Legendary Stones guitarist Keith Richards once said, “Music is a language that doesn’t speak in particular words. It speaks in emotions, and if it’s in the bones, it’s in the bones.”
Keith knows music, but researchers at Google and Osaka University in Japan know brain activity and they have reported progress in reconstructing music, not from bones but from human brain waves observed in the laboratory. The team’s paper, “Brain2Music: Reconstructing Music from Human Brain Activity,” was published on the preprint server arXiv on July 20.
Music samples covering 10 genres including rock, classical, metal, hip-hop, pop and jazz were played for five subjects while researchers observed their brain activity. Functional MRI (fMRI) readings were recorded while they listened. (fMRI readings, unlike MRI readings, record metabolic activity over time.)
The readings were then used to train a deep neural network that identified activities linked to various characteristics of music such as genre, mood and instrumentation.
An intermediate step brought MusicLM into the study. This model, designed by Google, generates music based on text descriptions. It, like the fMRIs, measures factors such as instrumentation, rhythm and emotions. An example of text input is: “Meditative song, calming and soothing, with flutes and guitars. The music is slow, with a focus on creating a sense of peace and tranquility.”
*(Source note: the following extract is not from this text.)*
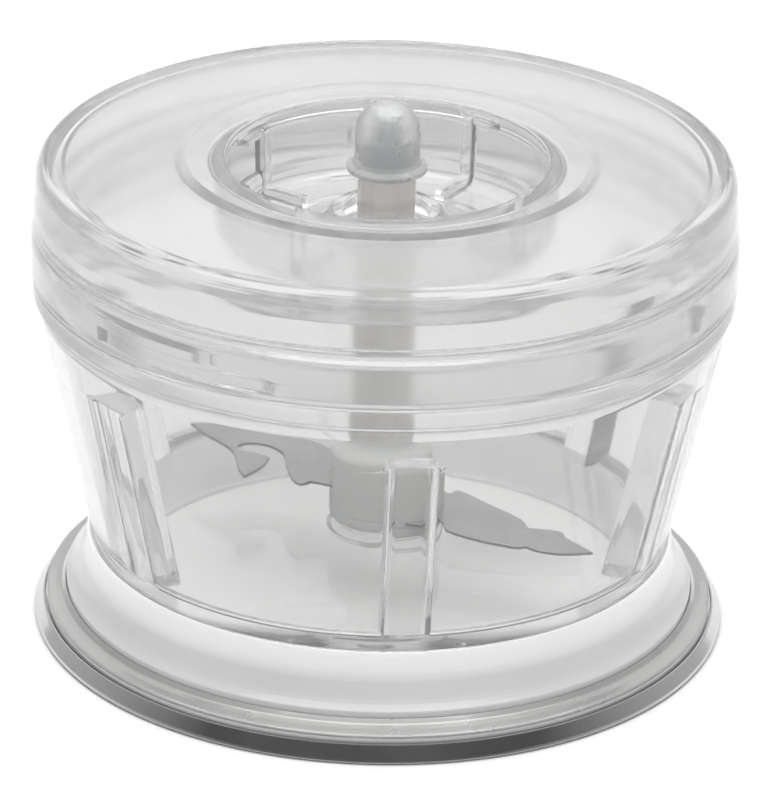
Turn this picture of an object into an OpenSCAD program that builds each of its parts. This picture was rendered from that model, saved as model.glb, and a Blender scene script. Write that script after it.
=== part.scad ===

Th researchers linked the MusicLM database with the fMRI readings, enabling their AI model to reconstruct music that the subjects heard. Instead of text instructions, brain activity provided context for musical output.
“Our evaluation indicates that the reconstructed music semantically resembles the original music stimulus,” said Google’s Timo Denk, one of several authors of the recent paper.
They aptly named their AI model Brain2Music.
“The generated music resembles the musical stimuli that human subjects experienced, with respect to semantic properties like genre, instrumentation and mood,” he said. They further identified brain regions reflecting information originating from text descriptions of music.
Examples provided by the team demonstrate remarkably similar sounding excerpts of music interpreted by Brain2Music based on brainwaves of subjects.
One of the sampled songs was one of the earliest Top 10 hits of the year 2000, “Oops!… I Did It Again,” by Britney Spears. A number of the song’s musical elements such as the sound of the instruments and the beat closely matched, although lyrics were unintelligible. Brain2Go focuses on instrumentation and style, not lyrics, the researchers explained.
“This study is the first to provide a quantitative interpretation from a biological perspective,” Denk said. But he acknowledged that despite advances in text-to-music models, “their internal processes are still poorly understood.”
AI is not yet ready to tap into our brains and write out perfectly orchestrated tunes—but that day may not be too far away.
Future work on music generation models will bring improvements to “the temporal alignment between reconstruction and stimulus,” Denk said. He speculated that ever-more faithful reproductions of musical compositions “from pure imagination” lie ahead.
Perhaps future songwriters will need only imagine the chorus of a song while a printer wirelessly connected to the auditory cortex prints out the score. Beethoven, who began going deaf in his 20s, ruined pianos by pounding the keys so he could better hear the music. He’d get a kick—and spare more than a few pianos—out of Brain2Music.
And Paul McCartney, who authored “Yesterday,” voted in a BBC poll in 1999 the best song of the 20th century, famously explained the idea for the song came to him in a dream, yet it took a year and a half for him to fill in all the missing parts. If a future McCartney comes up with a potential global hit in a midnight dream, a Brain2Go-type model would likely ensure a complete, speedy, accurate rendering awaiting the author at the breakfast table.